Organisationen wie SCHLAU bieten heute Workshops und Bildungsveranstaltungen an Schulen an, in denen junge LGBTQ+-Menschen als Bildungsreferent*innen fungieren und von ihren eigenen Erfahrungen berichten. So können Vorurteile abgebaut und ein differenzierteres Bild vermittelt werden.

Fazit: Ein wichtiges Zeitdokument

Der Film "Christian und sein Briefmarkenfreund" bleibt ein wichtiges, wenn auch verstörendes Zeitdokument. Er zeigt, wie tief homophobe Vorurteile in der deutschen Gesellschaft verankert waren und wie diese durch staatliche Institutionen wie Schulen reproduziert wurden. Die Tatsache, dass der Film bis in die 1980er Jahre hinein gezeigt wurde, verdeutlicht, wie langsam sich gesellschaftliche Einstellungen wandeln.
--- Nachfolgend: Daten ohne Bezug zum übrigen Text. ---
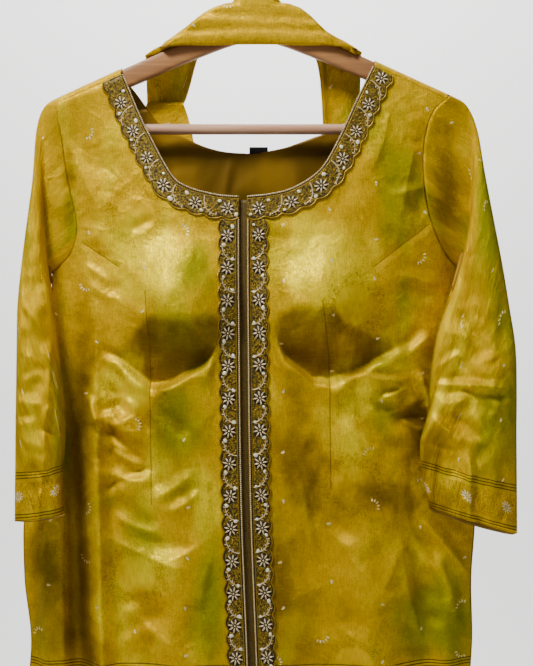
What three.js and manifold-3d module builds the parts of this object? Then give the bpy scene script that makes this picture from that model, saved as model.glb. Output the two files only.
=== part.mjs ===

Rückblickend macht uns dieser Film bewusst, welche enormen Fortschritte in den letzten Jahrzehnten erzielt wurden - und wie wichtig es ist, weiterhin für eine inklusive Bildung zu kämpfen, die alle sexuellen Orientierungen und Geschlechtsidentitäten respektiert und wertschätzt.

Der Artikel auf queer.de schließt mit den Worten: "Gerade angesichts von 'Christian und sein Briefmarkenfreund' wird deutlich, wie viel Aufklärungsarbeit in dieser Zeit notwendig war" - eine Erinnerung daran, dass der Kampf um Gleichberechtigung und Respekt niemals selbstverständlich war und ist.